Paulo Francis, que não é gênio mas é muito inteligente, acredita que se Millôr
Fernandes escrevesse num idioma que não fosse de periferia (sic), seria um humorista
reconhecido no mundo inteiro. Não tenho dúvida. Basta folhear a bíblia Millôr Definitivo
para sentir que ali há mais do que achados, há genialidade saltando das páginas.
Mas Millôr não é o único que se enquadra no gênero. Cada vez que leio Luis Fernando
Verissimo tenho a mesma impressão. Tivesse ele a oportunidade de publicar suas crônicas e
tiras no The New York Times, no Le Monde ou no Corriere della Sera, seria recebido com
tapete vermelho e fogos de artifício onde quer que pousasse.
Não que Verissimo ou Millôr almejem o reconhecimento internacional. Até onde sei,
estão muito satisfeitos com o respeito e a admiração que conquistaram no seu país, o resto é
abstração. O que eu me pergunto é: tendo o Brasil alguns talentos deste nível para consumo
interno, quantos outros talentos não haverão espalhados pelo mundo, prestigiados em sua terra
natal mas ilustres desconhecidos para o resto da humanidade?
No interior da Hungria, em alguma cidadezinha perto de Budapeste, talvez tenha vivido
um poeta tão encantador quanto Mario Quintana. Um poeta profundamente comprometido com
sua cidade, que evocasse situações mágicas, que vivesse um cotidiano lírico, que declamasse
versos com voz frágil. Em húngaro.
Na Espanha, há de ter uma atriz como Fernanda Montenegro, apaixonada por teatro, que
não seja necessariamente bela, nem loira, nem sexy, mas que atraia todos os olhares da platéia
e deixe suspensa a respiração dos que assistem, hipnotizados, a qualquer uma de suas
interpretações.
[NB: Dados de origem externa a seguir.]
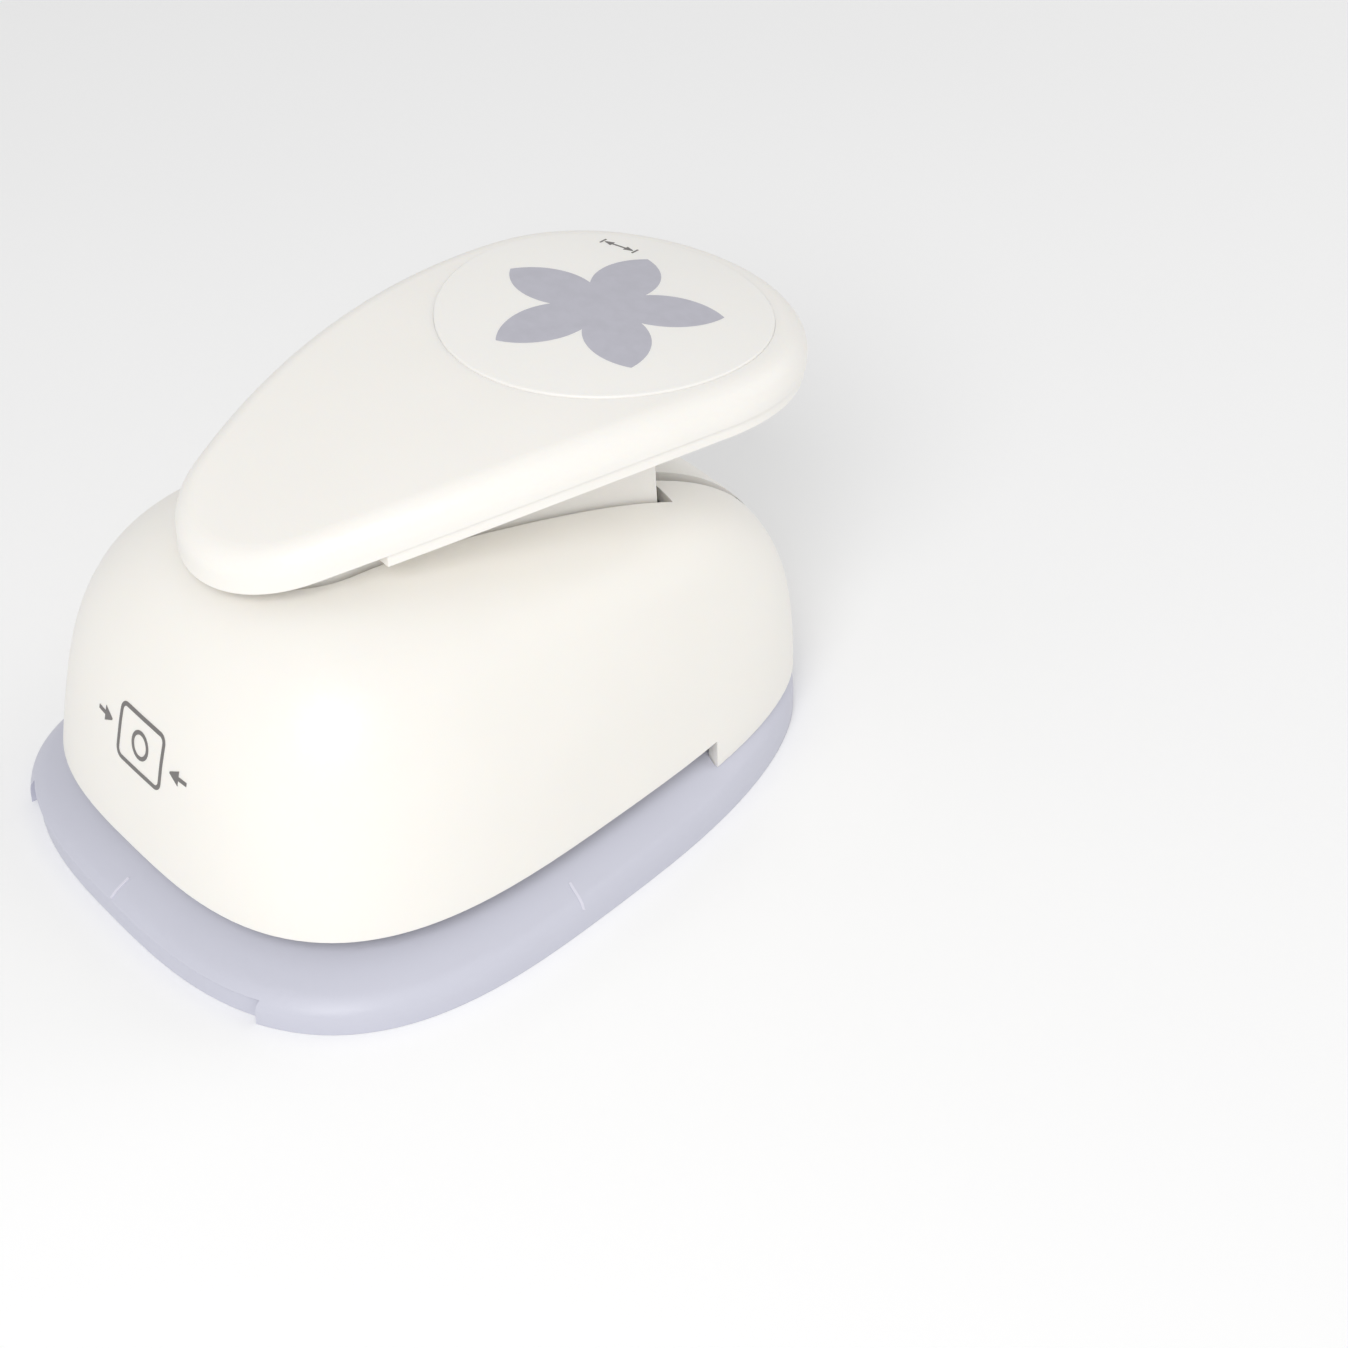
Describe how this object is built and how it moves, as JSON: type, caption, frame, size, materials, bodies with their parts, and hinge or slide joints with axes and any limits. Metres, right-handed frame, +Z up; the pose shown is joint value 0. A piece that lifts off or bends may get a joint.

Em catalão.
Na Bulgária, deve haver um Chico Buarque. Em Pequim, deve haver um Jô Soares. Na
Grécia, deve haver uma Marília Pêra. Mas atravessar fronteiras falando búlgaro, chinês ou
grego é tarefa para Marco Polo, que não sei como se fazia entender.
Os gênios brasileiros conhecidos além-mar nunca foram de muitas palavras. Pelé e
Ayrton Senna, para citar dois ícones, poderiam ser mudos e teriam encantado o planeta do
mesmo jeito. As letras de Vinicius de Moraes, Tom Jobim e João Gilberto não são as
responsáveis por fazer do Brasil referência musical no mundo inteiro, e sim a bossa, o samba,
o balanço do mar que eles tiravam de ouvido. Falando português, não se atravessa o portão de
casa. Só se é internacional em inglês.
Dá trabalho, pergunte para Sônia Braga. É preciso perder o sotaque, aceitar papéis
baratos em Hollywood, mofar em prateleiras de world music. Escritores, poucos, conseguem
abrir caminho com traduções, principalmente se for o caminho de Santiago de Compostela,
mas vá tentar traduzir "eles passarão, eu passarinho".
Pois que cada povo, então, prestigie o que é seu. É uma pena não podermos conhecer os
Millôres e Verissimos que escrevem na Holanda, na Turquia, na Coréia, mas é profundamente
reconfortante saber que temos nossos próprios tesouros nacionais. Periféricos, mas geniais.